==== Provided material ====

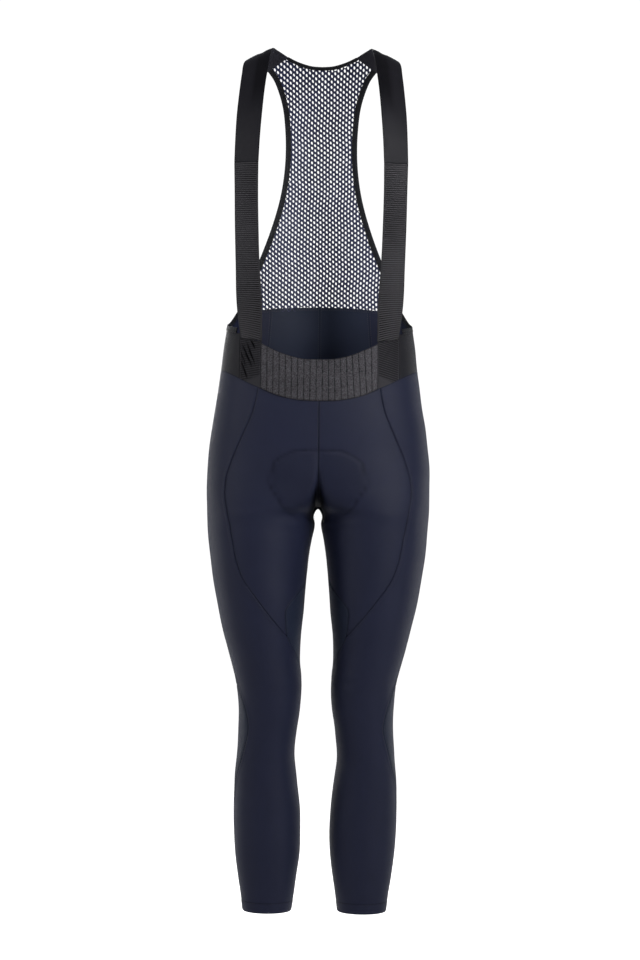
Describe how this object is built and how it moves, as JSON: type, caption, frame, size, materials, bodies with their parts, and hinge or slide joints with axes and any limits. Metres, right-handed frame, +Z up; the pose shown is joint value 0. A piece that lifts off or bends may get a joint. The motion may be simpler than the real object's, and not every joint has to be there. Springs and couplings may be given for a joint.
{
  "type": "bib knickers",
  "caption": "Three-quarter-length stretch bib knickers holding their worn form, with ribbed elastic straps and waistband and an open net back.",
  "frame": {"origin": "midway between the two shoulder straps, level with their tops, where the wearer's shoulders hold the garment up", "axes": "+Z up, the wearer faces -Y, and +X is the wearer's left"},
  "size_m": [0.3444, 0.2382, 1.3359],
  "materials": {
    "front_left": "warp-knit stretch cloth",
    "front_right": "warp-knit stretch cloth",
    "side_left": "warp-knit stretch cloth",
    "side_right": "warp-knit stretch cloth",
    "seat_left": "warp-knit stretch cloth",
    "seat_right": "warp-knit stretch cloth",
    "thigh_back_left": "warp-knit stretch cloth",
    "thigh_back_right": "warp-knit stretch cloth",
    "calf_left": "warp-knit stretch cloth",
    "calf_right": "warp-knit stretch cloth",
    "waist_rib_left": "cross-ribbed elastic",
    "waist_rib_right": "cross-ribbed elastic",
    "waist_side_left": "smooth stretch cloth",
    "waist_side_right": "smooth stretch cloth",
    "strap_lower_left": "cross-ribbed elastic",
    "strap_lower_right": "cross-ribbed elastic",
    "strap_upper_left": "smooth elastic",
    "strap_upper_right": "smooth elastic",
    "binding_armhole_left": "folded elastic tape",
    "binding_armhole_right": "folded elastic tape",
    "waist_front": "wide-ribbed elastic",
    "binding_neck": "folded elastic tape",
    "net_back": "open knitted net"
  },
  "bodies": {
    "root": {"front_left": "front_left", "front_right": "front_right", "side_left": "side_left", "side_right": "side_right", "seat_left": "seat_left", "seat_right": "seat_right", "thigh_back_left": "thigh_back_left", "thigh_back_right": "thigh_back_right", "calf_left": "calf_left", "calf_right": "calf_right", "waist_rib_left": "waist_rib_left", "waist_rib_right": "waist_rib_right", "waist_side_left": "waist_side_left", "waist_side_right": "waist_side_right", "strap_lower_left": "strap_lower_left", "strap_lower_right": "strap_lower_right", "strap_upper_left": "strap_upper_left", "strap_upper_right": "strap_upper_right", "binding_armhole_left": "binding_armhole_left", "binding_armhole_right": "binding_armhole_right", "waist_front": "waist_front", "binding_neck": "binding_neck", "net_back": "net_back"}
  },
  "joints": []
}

====

Task objective – Output the data above exactly, please, line for line.

Exercise output –
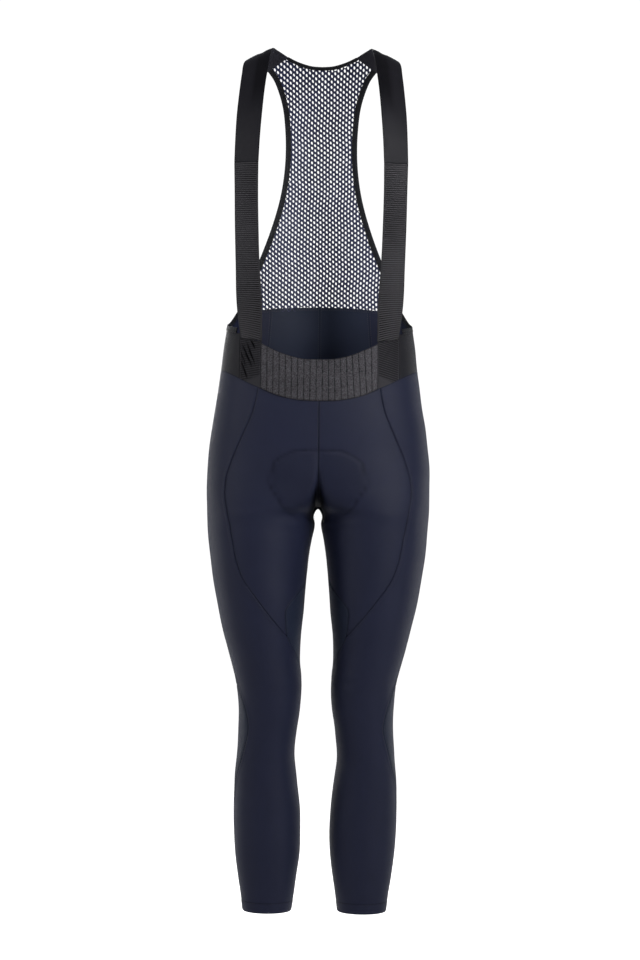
Describe how this object is built and how it moves, as JSON: type, caption, frame, size, materials, bodies with their parts, and hinge or slide joints with axes and any limits. Metres, right-handed frame, +Z up; the pose shown is joint value 0. A piece that lifts off or bends may get a joint. The motion may be simpler than the real object's, and not every joint has to be there. Springs and couplings may be given for a joint.
{
  "type": "bib knickers",
  "caption": "Three-quarter-length stretch bib knickers holding their worn form, with ribbed elastic straps and waistband and an open net back.",
  "frame": {"origin": "midway between the two shoulder straps, level with their tops, where the wearer's shoulders hold the garment up", "axes": "+Z up, the wearer faces -Y, and +X is the wearer's left"},
  "size_m": [0.3444, 0.2382, 1.3359],
  "materials": {
    "front_left": "warp-knit stretch cloth",
    "front_right": "warp-knit stretch cloth",
    "side_left": "warp-knit stretch cloth",
    "side_right": "warp-knit stretch cloth",
    "seat_left": "warp-knit stretch cloth",
    "seat_right": "warp-knit stretch cloth",
    "thigh_back_left": "warp-knit stretch cloth",
    "thigh_back_right": "warp-knit stretch cloth",
    "calf_left": "warp-knit stretch cloth",
    "calf_right": "warp-knit stretch cloth",
    "waist_rib_left": "cross-ribbed elastic",
    "waist_rib_right": "cross-ribbed elastic",
    "waist_side_left": "smooth stretch cloth",
    "waist_side_right": "smooth stretch cloth",
    "strap_lower_left": "cross-ribbed elastic",
    "strap_lower_right": "cross-ribbed elastic",
    "strap_upper_left": "smooth elastic",
    "strap_upper_right": "smooth elastic",
    "binding_armhole_left": "folded elastic tape",
    "binding_armhole_right": "folded elastic tape",
    "waist_front": "wide-ribbed elastic",
    "binding_neck": "folded elastic tape",
    "net_back": "open knitted net"
  },
  "bodies": {
    "root": {"front_left": "front_left", "front_right": "front_right", "side_left": "side_left", "side_right": "side_right", "seat_left": "seat_left", "seat_right": "seat_right", "thigh_back_left": "thigh_back_left", "thigh_back_right": "thigh_back_right", "calf_left": "calf_left", "calf_right": "calf_right", "waist_rib_left": "waist_rib_left", "waist_rib_right": "waist_rib_right", "waist_side_left": "waist_side_left", "waist_side_right": "waist_side_right", "strap_lower_left": "strap_lower_left", "strap_lower_right": "strap_lower_right", "strap_upper_left": "strap_upper_left", "strap_upper_right": "strap_upper_right", "binding_armhole_left": "binding_armhole_left", "binding_armhole_right": "binding_armhole_right", "waist_front": "waist_front", "binding_neck": "binding_neck", "net_back": "net_back"}
  },
  "joints": []
}